So by connecting the ground pin to the center of the voltage divider, you
trick it into passing current from the input to the output pin until just
that part of the pot has 12V across it. If the pot is set to the mid-point,
that means 12V across half the pot's resistance, or 24V across the total pot
from end to end. So the output pin is 24V above the return line and just
12V above the ground pin of the chip.

Does that help?

daestrom
 
E

ehsjr

Jan 1, 1970
0
panfilero said:
ok.... you recommended the 7812 over the LM340-12.... but I can't tell
the difference (besides the LM340 series sounding a little more
robust) check out these two descriptions for each series:

The LM78XX series of three terminal positive regulators
are available in the TO-220 package and with several
fixed output voltages, making them useful in a wide
range of applications.
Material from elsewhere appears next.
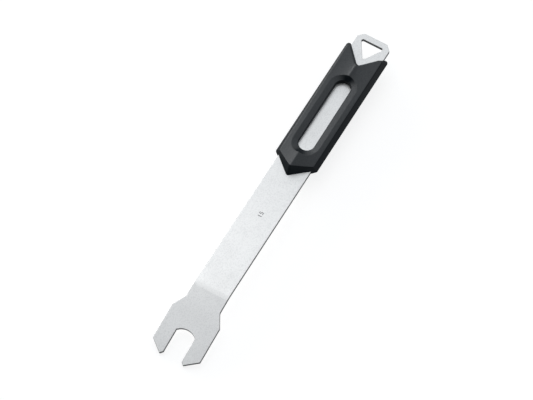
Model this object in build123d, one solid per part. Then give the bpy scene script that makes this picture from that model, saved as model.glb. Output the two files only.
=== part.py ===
from build123d import *

import math
import os

# A pedal wrench for 15 mm flats: one stamped steel blade with a moulded grip round its tail half.
#
# It is built with the blade level, the jaw towards -X, the tail towards +X and +Z up. While it is built,
# x = 0 is where the head's bend would be if it were sharp, and z = 0 is the blade's middle plane. At the
# end both pieces are moved so that the origin is under the middle of the whole, at its lowest point.

os.makedirs("parts", exist_ok=True)

# The blade, in mm and degrees
plate_thickness = 3.0
blade_width = 27.0
edge_break = 0.3  # round on the edges of the two broad faces
corner_round = 0.8  # round on the outline's outer corners

# The bent head. Lengths run along the head, from the bend towards the tips
bend_angle = 11.1
bend_radius = 36.0  # of the middle plane
neck_length = 13.4  # where the shoulders start
shoulder_length = 23.2  # where the shoulders end and the straight sides start
side_length = 50.4  # where the sides end and the prongs narrow
head_length = 57.8  # out to the tips
head_width = 38.0
tip_spread = 19.0  # between the prongs' tips
neck_round = 2.5
tip_round = 0.4

# The jaw
jaw_width = 15.0
jaw_depth = 23.3  # from the tips to the middle of the curved floor
jaw_floor_bulge = 3.1  # how far the floor's middle lies behind its corners
jaw_lead_in = 2.1
jaw_corner_round = 0.9

# The tail and its three-cornered hanging hole
tail_length = 232.6  # from the bend to the tail's end
tail_cut = 4.1  # the cut corners
hang_bar = 4.8  # steel between the hole and the tail's end
hang_depth = 15.7  # the triangle's height and base, before its corners are rounded
hang_width = 19.3
hang_round = 1.3

# The grip. Its x is measured from the bend, its heights from the blade's middle plane
grip_width = 34.5  # at the parting line, its widest
grip_front = 101.6  # the point of the front, where it meets the blade's face
front_sweep = 0.86  # how far the front runs back for each mm across
front_lean = 0.57  # how far the front walls lean back for each mm up
grip_notch = 201.2  # the deepest point of the tail's notch, at the top of the ridge
notch_sweep = 1.08  # how far the notch opens out for each mm across
notch_lean = 0.5
front_ridge = 9.5  # the height of the ridge at the two ends
tail_ridge = 8.8
front_shoulder_across = 14.0  # where the sloping top meets the side walls
front_shoulder_up = 4.3
tail_shoulder_across = 14.85
tail_shoulder_up = 7.1
tail_hollow_across = 3.2  # the control point that hollows the top towards the tail
tail_hollow_up = 6.8
ridge_round = 1.5
prow_round = 1.8
front_corner_round = 2.2
horn_round = 2.4
notch_round = 2.4  # at the top of the ridge
notch_foot_round = 4.0  # at the parting line
top_edge_round = 1.2
parting_round = 0.8

# The window, a slot down to the blade with an upright lip and a dished border
window_middle = 156.4
window_spacing = 51.7  # between the centres of its round ends
window_radius = 6.15
lip_front_height = 4.5  # the lip rises towards the tail
lip_tail_height = 5.5
lip_bevel = 0.3
rim_radius = 10.65  # at the window's sides
rim_front_reach = 11.9  # from the centre of the round end
rim_tail_reach = 9.6
rim_round = 0.8

# Values that follow
half_plate = plate_thickness / 2
half_blade = blade_width / 2
half_head = head_width / 2
half_jaw = jaw_width / 2
half_tips = tip_spread / 2
bend_run = bend_radius * math.tan(math.radians(bend_angle / 2))
mouth_length = head_length - jaw_lead_in
floor_length = head_length - jaw_depth
jaw_corner_length = floor_length + jaw_floor_bulge
hang_base = tail_length - hang_bar
half_grip_width = grip_width / 2
front_middle_across = front_shoulder_across / 2
front_middle_up = (front_ridge + front_shoulder_up) / 2
section_start = grip_front - plate_thickness
section_end = grip_notch + notch_lean * tail_ridge + notch_sweep * half_grip_width
half_window = window_spacing / 2
wide = 5 * grip_width  # anything wider and taller than the grip
tall = 1.25 * max(front_ridge, tail_ridge)  # above the grip's top
notch_top_round = notch_foot_round + (notch_round - notch_foot_round) * tall / tail_ridge
longest_reach = max(rim_front_reach, rim_tail_reach)
near = 0.01  # for finding edges and corners by their place


def plate(outline, height):
    """A plate of the outline, half above and half below the blade's middle plane."""
    return extrude(outline, amount=height / 2, both=True)


def corners_at(sketch, *places):
    """The corners of a sketch that lie at any of the given x."""
    return [v for v in sketch.vertices() if min(abs(v.X - x) for x in places) < near]


# The head, drawn flat
with BuildSketch() as head_outline:
    with BuildLine():
        upper = [
            (-bend_run, half_blade),
            (-neck_length, half_blade),
            (-shoulder_length, half_head),
            (-side_length, half_head),
            (-head_length, half_tips),
            (-mouth_length, half_jaw),
            (-jaw_corner_length, half_jaw),
        ]
        lower = [(x, -y) for x, y in upper]
        Polyline(*upper)
        ThreePointArc(upper[-1], (-floor_length, 0), lower[-1])
        Polyline(*lower)
        Line(lower[0], upper[0])
    make_face()
    fillet(corners_at(head_outline, -neck_length), radius=neck_round)
    fillet(corners_at(head_outline, -jaw_corner_length), radius=jaw_corner_round)
    fillet(corners_at(head_outline, -shoulder_length, -side_length), radius=corner_round)
    fillet(corners_at(head_outline, -head_length, -mouth_length), radius=tip_round)

# The shank and tail
with BuildSketch() as shank_outline:
    with BuildLine():
        Polyline(
            (bend_run, half_blade),
            (tail_length - tail_cut, half_blade),
            (tail_length, half_blade - tail_cut),
            (tail_length, -half_blade + tail_cut),
            (tail_length - tail_cut, -half_blade),
            (bend_run, -half_blade),
            close=True,
        )
    make_face()
    fillet(corners_at(shank_outline, tail_length, tail_length - tail_cut), radius=corner_round)

with BuildSketch() as hang_outline:
    with BuildLine():
        Polyline(
            (hang_base, hang_width / 2),
            (hang_base - hang_depth, 0),
            (hang_base, -hang_width / 2),
            close=True,
        )
    make_face()
    fillet(hang_outline.vertices(), radius=hang_round)

head = plate(head_outline.sketch, plate_thickness).rotate(Axis.Y, -bend_angle)
shank = plate(shank_outline.sketch, plate_thickness) - plate(hang_outline.sketch, 2 * plate_thickness)
bend_section = Plane.YZ.offset(bend_run) * Rectangle(blade_width, plate_thickness)
bend_axis = Axis((bend_run, 0, -bend_radius), (0, 1, 0))
bend = revolve(bend_section, axis=bend_axis, revolution_arc=-bend_angle)
blade = (shank + bend + head).clean()

# The outline edges are those that only one broad face has. The others cross the blade at the bend
broad = [f for f in blade.faces() if abs(f.normal_at().Z) > math.cos(math.radians(2 * bend_angle))]
edges_at = {}
for face in broad:
    for edge in face.edges():
        edges_at.setdefault(tuple(round(c, 3) for c in edge.center()), []).append(edge)
blade = blade.fillet(edge_break, [found[0] for found in edges_at.values() if len(found) == 1])


# The grip is built as its upper half, then mirrored
def section_points(x):
    """The top's ridge, middle control point and shoulder at x, each as (across, up)."""
    share = (x - section_start) / (section_end - section_start)
    front = [(0, front_ridge), (front_middle_across, front_middle_up), (front_shoulder_across, front_shoulder_up)]
    tail = [(0, tail_ridge), (tail_hollow_across, tail_hollow_up), (tail_shoulder_across, tail_shoulder_up)]
    return [(a[0] + (b[0] - a[0]) * share, a[1] + (b[1] - a[1]) * share) for a, b in zip(front, tail)]


def top_height(x, across):
    """The height of the grip's top at a place."""
    ridge, middle, shoulder = section_points(x)
    square = shoulder[0] - 2 * middle[0]
    step = 2 * middle[0]
    if abs(square) < near:
        t = across / step
    else:
        t = (math.sqrt(step**2 + 4 * square * across) - step) / (2 * square)
    return (1 - t) ** 2 * ridge[1] + 2 * t * (1 - t) * middle[1] + t**2 * shoulder[1]


def half_section(x):
    """The outline of the upper half at x."""
    ridge, middle, shoulder = section_points(x)
    other = (-shoulder[0], shoulder[1])
    with BuildSketch(Plane.YZ.offset(x)) as section:
        with BuildLine():
            Bezier(ridge, middle, shoulder)
            Polyline(shoulder, (half_grip_width, 0), (-half_grip_width, 0), other)
            Bezier(other, (-middle[0], middle[1]), ridge)
        make_face()
    return section.sketch.faces()[0].outer_wire()


def wedge_outline(tip, sweep, tip_round, height):
    """A flat outline that opens towards +X from a rounded tip."""
    with BuildSketch(Plane.XY.offset(height)) as outline:
        with BuildLine():
            Polyline((tip, 0), (tip + sweep * wide, wide), (tip + sweep * wide, -wide), close=True)
        make_face()
        fillet(corners_at(outline, tip), radius=tip_round)
    return outline.sketch.faces()[0].outer_wire()


def leaning_wedge(tip, tip_up, sweep, lean, foot_round, top_round):
    """A wedge whose tip is at x = tip at the height tip_up, and that leans by so much in x for each mm up."""
    foot = wedge_outline(tip - lean * tip_up, sweep, foot_round, 0)
    top = wedge_outline(tip + lean * (tall - tip_up), sweep, top_round, tall)
    return Solid.make_loft([foot, top], ruled=True)


upper_half = Solid.make_loft([half_section(section_start), half_section(section_end)], ruled=True)
upper_half &= leaning_wedge(grip_front, half_plate, front_sweep, front_lean, prow_round, prow_round)
upper_half -= leaning_wedge(
    grip_notch, tail_ridge, notch_sweep, -notch_lean, notch_foot_round, notch_top_round
)
upper_half = upper_half.solids()[0]


def upright_corners(shape, low_x, high_x):
    """The edges that rise from the parting plane to the top's outer corners."""
    found = []
    for edge in shape.edges():
        box = edge.bounding_box()
        outer = abs(edge.center().Y) > half_grip_width / 2
        if box.min.Z < near and box.size.Z > front_shoulder_up / 2 and outer and low_x < edge.center().X < high_x:
            found.append(edge)
    return found


upper_half = upper_half.fillet(front_corner_round, upright_corners(upper_half, section_start, window_middle))
upper_half = upper_half.fillet(horn_round, upright_corners(upper_half, window_middle, section_end))
ridge_line = [e for e in upper_half.edges() if abs(e.center().Y) < near and e.length > window_spacing]
upper_half = upper_half.fillet(ridge_round, ridge_line)
top_outline = [
    e
    for e in upper_half.edges()
    if e.bounding_box().min.Z > front_shoulder_up / 2
    and (e.length < window_spacing or abs(e.center().Y) > half_grip_width / 2)
]
upper_half = upper_half.fillet(top_edge_round, top_outline)


# The window's dished border, cut by tools lofted through sections that stand round the slot
def dish_section(end, angle):
    """The cutter's section at one round end, turned from the axis by an angle. end is -1 or 1."""
    centre = window_middle + end * half_window
    across = math.sin(math.radians(angle))
    end_reach, lip_height = (rim_front_reach, lip_front_height) if end < 0 else (rim_tail_reach, lip_tail_height)
    reach = end_reach + (rim_radius - end_reach) * across**2
    rise = top_height(centre + end * reach * math.cos(math.radians(angle)), abs(reach * across))
    inner = window_radius - half_plate
    foot = window_radius + lip_bevel
    outer = foot + (reach - foot) * (tall - lip_height) / (rise - lip_height)
    profile = [
        (inner, lip_height - lip_bevel - (window_radius - inner)),
        (foot, lip_height),
        (outer, tall),
        (inner, tall),
    ]
    out = Vector(end * math.cos(math.radians(angle)), across, 0)
    return Wire.make_polygon([Vector(centre, 0, 0) + out * r + Vector(0, 0, z) for r, z in profile], close=True)


turns = [-90 + 15 * i for i in range(13)]
dish = [Solid.make_loft([dish_section(end, angle) for angle in turns]) for end in (-1, 1)]
dish += [Solid.make_loft([dish_section(-1, angle), dish_section(1, angle)], ruled=True) for angle in (-90, 90)]
slot = Pos(window_middle, 0) * SlotCenterToCenter(window_spacing, 2 * window_radius)
upper_half -= extrude(slot, amount=tall)
for cutter in dish:
    upper_half -= cutter
upper_half = upper_half.solids()[0]
rim = [
    e
    for e in upper_half.edges()
    if e.bounding_box().min.Z > max(lip_front_height, lip_tail_height) + near
    and abs(e.center().X - window_middle) < half_window + longest_reach
    and abs(e.center().Y) < rim_radius + near
]
upper_half = upper_half.fillet(rim_round, rim)
grip = upper_half + upper_half.mirror(Plane.XY)
parting = [e for e in grip.edges() if max(abs(e.bounding_box().min.Z), abs(e.bounding_box().max.Z)) < near]
grip = grip.fillet(parting_round, parting)
grip = (grip - blade).solids()[0]

# Both pieces move to the shared origin
whole = blade.bounding_box()
place = Location((-whole.center().X, 0, -whole.min.Z))
blade = blade.moved(place)
grip = grip.moved(place)
export_step(blade, "parts/blade.step")
export_step(grip, "parts/grip.step")
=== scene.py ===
"""Pedal wrench: a stamped steel blade with a black moulded grip, on a pale studio floor."""

import logging
import math
from dataclasses import dataclass
from enum import Enum
from typing import Any, Mapping, Optional, Sequence, Union

import bpy
from mathutils import Euler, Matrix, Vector


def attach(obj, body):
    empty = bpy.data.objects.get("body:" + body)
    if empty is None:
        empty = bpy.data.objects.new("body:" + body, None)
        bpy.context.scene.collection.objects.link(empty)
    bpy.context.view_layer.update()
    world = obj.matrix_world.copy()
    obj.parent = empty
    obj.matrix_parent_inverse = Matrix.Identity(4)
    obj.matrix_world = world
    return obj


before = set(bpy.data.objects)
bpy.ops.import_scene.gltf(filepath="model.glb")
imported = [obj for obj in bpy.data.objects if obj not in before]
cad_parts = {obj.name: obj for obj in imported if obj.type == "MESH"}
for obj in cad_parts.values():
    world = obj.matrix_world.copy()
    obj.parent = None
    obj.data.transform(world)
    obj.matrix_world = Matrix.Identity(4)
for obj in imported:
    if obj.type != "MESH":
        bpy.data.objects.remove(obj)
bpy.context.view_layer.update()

MM = 0.001
ROOT = "root"

log = logging.getLogger("pedal_wrench")

# The value that a noise is mostly near
NOISE_MIDDLE = 0.5

Colour = tuple[float, float, float]
Point = tuple[float, float, float]
Band = tuple[float, float]
Number = Union[float, "Signal"]


# Shader trees


class Operation(Enum):
    """The Math node's operations that the finishes use."""

    ADD = "ADD"
    SUBTRACT = "SUBTRACT"
    MULTIPLY = "MULTIPLY"
    ABSOLUTE = "ABSOLUTE"
    MAXIMUM = "MAXIMUM"


class Signal:
    """A number output in a shader tree, on which Python's operators add Math nodes."""

    def __init__(self, tree: "ShaderTree", socket: bpy.types.NodeSocket) -> None:
        """Keeps the output and the tree it belongs to.

        Args:
            tree: The shader tree.
            socket: The node's output.
        """
        self.tree = tree
        self.socket = socket

    def __add__(self, other: Number) -> "Signal":
        """Returns the sum."""
        return self.tree.math(Operation.ADD, self, other)

    def __radd__(self, other: Number) -> "Signal":
        """Returns the sum, from the right."""
        return self.tree.math(Operation.ADD, other, self)

    def __sub__(self, other: Number) -> "Signal":
        """Returns the difference."""
        return self.tree.math(Operation.SUBTRACT, self, other)

    def __rsub__(self, other: Number) -> "Signal":
        """Returns the difference, from the right."""
        return self.tree.math(Operation.SUBTRACT, other, self)

    def __mul__(self, other: Number) -> "Signal":
        """Returns the product."""
        return self.tree.math(Operation.MULTIPLY, self, other)

    def __rmul__(self, other: Number) -> "Signal":
        """Returns the product, from the right."""
        return self.tree.math(Operation.MULTIPLY, other, self)

    def __abs__(self) -> "Signal":
        """Returns the size without its sign."""
        return self.tree.math(Operation.ABSOLUTE, self)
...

Each type employs internal current
limiting, thermal shut down and safe operating area protection,
making it essentially indestructible. If adequate
heat sinking is provided, they can deliver over 1A output
current. Although designed primarily as fixed voltage
regulators, these devices can be used with external components
to obtain adjustable voltages and currents.

The LM140/LM340A/LM340/LM78XXC monolithic 3-terminal positive voltage
regulators employ internal current-limiting, thermal shutdown and safe-
area compensation, making them essentially indestructible. If adequate
heat sinking is provided, they can deliver over 1.0A output current.
They are intended as fixed voltage regulators in a wide range of
applications including local (on-card) regulation for elimination of
noise and distribution problems associated with single-point
regulation. In addition to use as fixed voltage regulators, these
devices can be used with external components to obtain adjustable
output voltages and currents.


they kinda sound basically the same to me... is the 7812 really a
better more obvious choice for a fixed voltage regulator?

The 7812 costs less, and may be more widely available.

Ed
 
H

Hugh Gibbons

Jan 1, 1970
0
Basically I want to use this voltage regulator as an adjustable
voltage out... I was originally just planning to put in a voltage
divider to ground at the Vout pin and have one of the resistors be a
pot and take my voltage out from the middle of the divider...

would my way be ok? or is there a beinifit to folowing the example on
the datasheet?

Yes, a huge advantage. The output pin can put out an amp of current,
but used that way, it only produces output voltages greater than the
nominal output. So you can turn a 12V regulator into a 13V or 15V
regulator if you want.

What you seem to want is a lower voltage regulator. The best way to
get that is to use a lower voltage regulator.

Starting from +12V and dividing down to a lower level won't give you a
regulated voltage. It'll give you the equivalent of a regulated voltage
with a large source impedance.
 
S

Salmon Egg

Jan 1, 1970
0
panfilero said:
Hello,

ok, I'm looking at the datasheet for a 12V voltage regulator...
LM340-12.... here's the datasheet:

http://www.national.com/ds/LM/LM340.pdf

On the first page under Typical Applications theres a schematic
titled: adjustable output regulator... and I can't figure it out,
there's an equation there for Vout, but to me it looks like Vout would
be 12V because it's from the output pin to ground... there's a voltage
divider with a pot, but I don't see how the pot does anythign since
Vout is taken from Vout pin with respect to ground... Woooo but the
ground pin of the voltage regulator is in the middle of the votlage
divider.... so there is 12V across R1.... I'm confused.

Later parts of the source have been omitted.